By Alexi Calvo | HRPeople

August 19, 2009

Issue: Your Company Requires A Lot of Overtime

The experts say:

“We’re looking for people to work until the job is done, and done right. The goal is drive and business to greater success and we want people who are able and willing to do so.”

“We look for people who can do whatever it takes to get the job done. It’s not likely you’ll find people here working the traditional 40 hour work week because they are dedicated to the customer.”

“We’re not the kind of company that tracks hours; you do what’s needed to get the job done. There are going to be some projects where it’s a push to get things out the door and we take the approach that we’re all in it together, where people will sometimes stay late to help each other out.”

“Haven’t worked at a company like this… this is usually not a good sign. If employees choose to work overtime on their own, it’s one thing. However, if they are required to work overtime, it’s not good.”

Issue: High Turnover Rate

The experts say:

“We are a company that prides itself on top talent. We’re looking for “A Players” who can come in, hit the ground running, and be very flexible to changing business conditions. We’re good at holding people accountable for bringing their A game, and unfortunately sometimes that means that people who don’t want to be held to that standard, move on to other opportunities.”

“A lot of people think they are cut out for this, but it takes a special kind of person to excel here.”

“This position/company isn’t for everyone…we have a unique culture and a flat organization. Some people “get it” and stay with us for many years. Others don’t feel it suits them and move on.”

“Haven’t worked at a company like this before… but from what I’ve heard, most recruiters spin this as a high stress, performance based work environment. Most companies that have high turnover rates are not good employers.”

Issue: There is a Slim Chance That the Candidate Will Move Up

The experts say:

“Rather than focus on the future, it’s important that the focus is on excelling at the job we are hiring you into.”

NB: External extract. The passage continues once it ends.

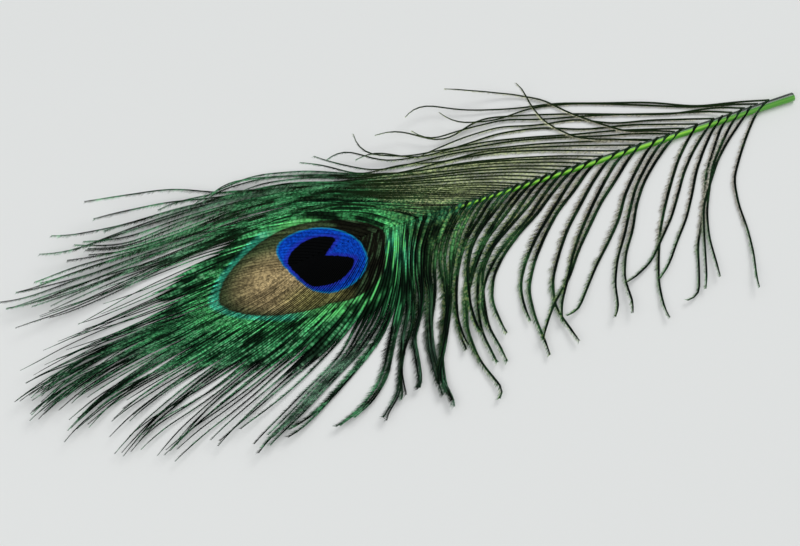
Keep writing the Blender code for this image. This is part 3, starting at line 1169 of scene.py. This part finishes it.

“I like to be honest when recruiting candidates who have high aspirations, but a low chance of getting the promotions they seek. More often than not, the spin is that the company has flat hierarchy (low number of managers) and hires high-caliber employees, which means implies the candidate (new hire) should not be offended if he/she does not get a promotion. It’s more a byproduct of the work environment than the candidate’s skill set. However, if a candidate has no business aspiring for a role they’re not qualified for, I would rather tell them than spin it another way.”